Alpha can start without this if restore requirements are simple.

Purge

Purge means physical deletion.

Purge should be rare, explicit, audited, and protected.

Recommended flow:

text
Soft Delete

Retention Period

Purge Eligibility Check

Hard Delete Transaction

Purge Order

Delete leaf/dependent records before entities.

Recommended order:

text
1. audit-safe references or event redaction where required
2. property values
3. tag assignments
4. group memberships
5. relationships
6. domain tables
7. entities
8. type/template metadata only if explicitly purging configuration

Because foreign keys use ON DELETE RESTRICT, purge logic must be deliberate.

Relationships During Delete

When an entity is soft-deleted, active relationships touching it should normally be soft-deleted.

Cases:

text
source in deleted subtree
target in deleted subtree
both in deleted subtree

Default Alpha rule:

text
Soft-delete relationships where source or target is in deleted subtree.

Groups During Delete

If a group is deleted:

  • soft-delete group entity,
  • soft-delete group metadata,
  • soft-delete memberships.

If a member entity is deleted:

  • soft-delete memberships involving that member.
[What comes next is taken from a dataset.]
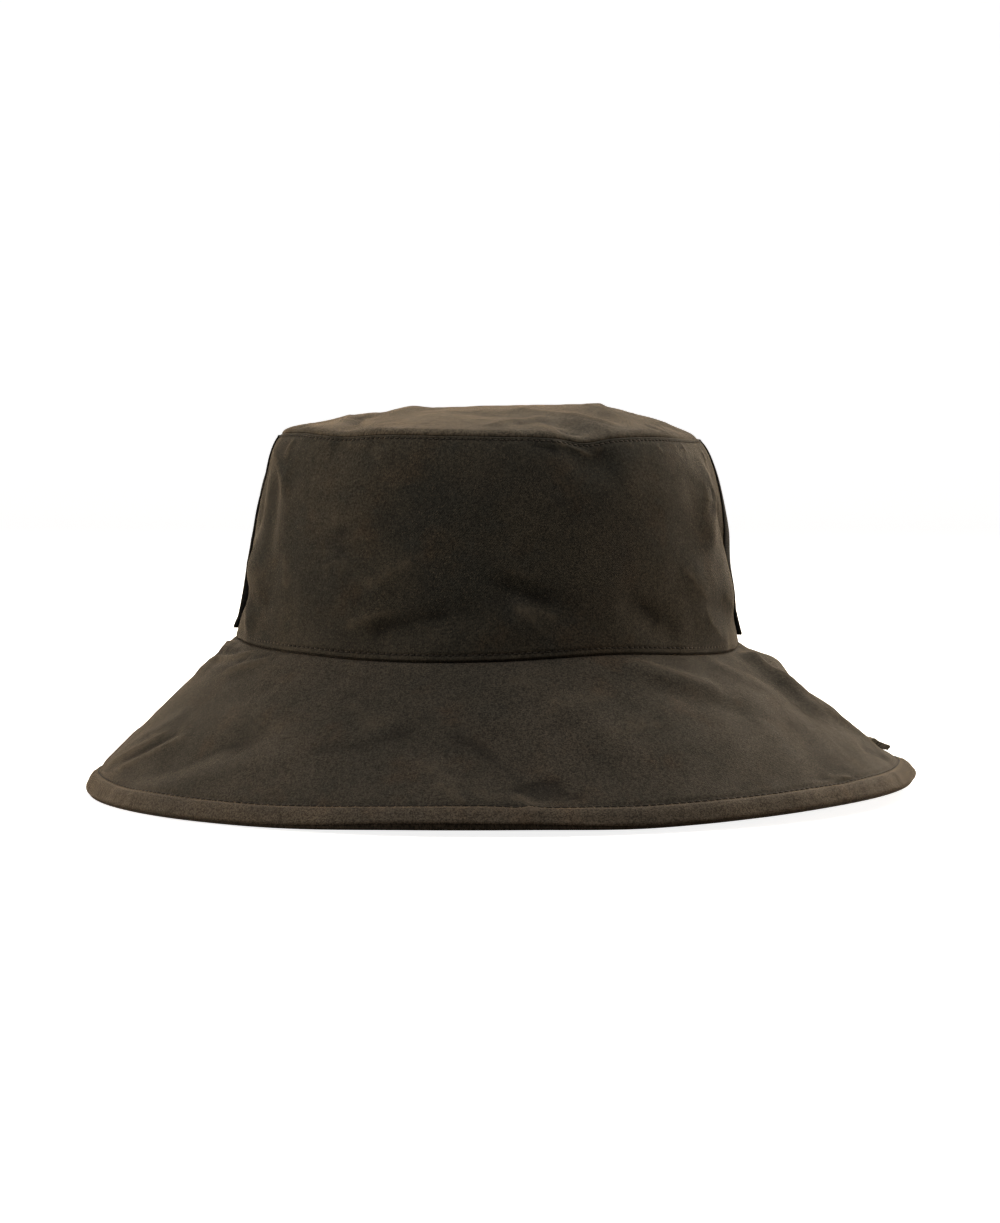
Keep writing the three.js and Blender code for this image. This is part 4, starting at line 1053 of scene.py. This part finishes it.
def node(tree, kind, inputs=None, **settings):
    """A shader node with its settings, and with values or other nodes' sockets on its inputs."""
    made = tree.nodes.new("ShaderNode" + kind)
    for key, value in settings.items():
        setattr(made, key, value)
    for key, value in (inputs or {}).items():
        if isinstance(value, bpy.types.NodeSocket):
            tree.links.new(value, made.inputs[key])
        else:
            made.inputs[key].default_value = value
    return made


def sums(tree, operation, *values):
    """A Math node on its values, and its result."""
    return node(tree, "Math", dict(enumerate(values)), operation=operation).outputs[0]


def plus(tree, *values):
    """The sum of two values."""
    return sums(tree, "ADD", *values)


def times(tree, *values):
    """The product of two values."""
    return sums(tree, "MULTIPLY", *values)


def ranged(tree, value, low, high, to_low=0.0, to_high=1.0):
    """A value's smooth step from one range to another."""
    inputs = {0: value, 1: low, 2: high, 3: to_low, 4: to_high}
    made = node(tree, "MapRange", inputs, interpolation_type="SMOOTHSTEP")
    return made.outputs[0]


def blended(tree, share, first, second):
    """Two colours mixed by a share."""
    return node(tree, "Mix", {0: share, 6: first, 7: second}, data_type="RGBA").outputs[2]


def noise(tree, vector, size, detail=2.0, roughness=0.5, lift=0.0):
    """Noise from 0 to 1 whose lumps are about so many millimetres wide."""
    moved = node(tree, "VectorMath", {0: vector, 1: (lift, lift * 1.7, lift * 0.6)},
                 operation="ADD").outputs[0]
    inputs = {"Vector": moved, "Scale": 1.0 / size, "Detail": detail, "Roughness": roughness}
    return node(tree, "TexNoise", inputs).outputs[0]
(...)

Do not delete other group members.

Tags During Delete

If a tag entity is deleted:

  • soft-delete tag metadata,
  • soft-delete assignments using that tag.

If a tagged entity is deleted:

  • soft-delete assignments for that entity.

Do not delete tag definitions just because an entity using them was deleted.

Properties During Delete

When an entity is deleted:

  • soft-delete its property values.

Do not delete property definitions or property groups unless deleting configuration metadata explicitly.

Audit Events

Deletion should emit audit events.

Examples:

text
entity.deleted
entity.restored
entity.purged
subtree.deleted
subtree.restored

Avoid placing sensitive values in audit payloads.

Common Mistakes

Mistake: Database cascade for business delete

Do not use ON DELETE CASCADE for normal application deletion.

Mistake: Deleting only the selected row

Hierarchy means descendants must be considered.

Mistake: Restoring child under deleted parent

Restoring a child while its parent remains deleted creates confusing UI behavior.

Mistake: Forgetting relationships

Deleted entities should not appear in active graph views through stale relationships.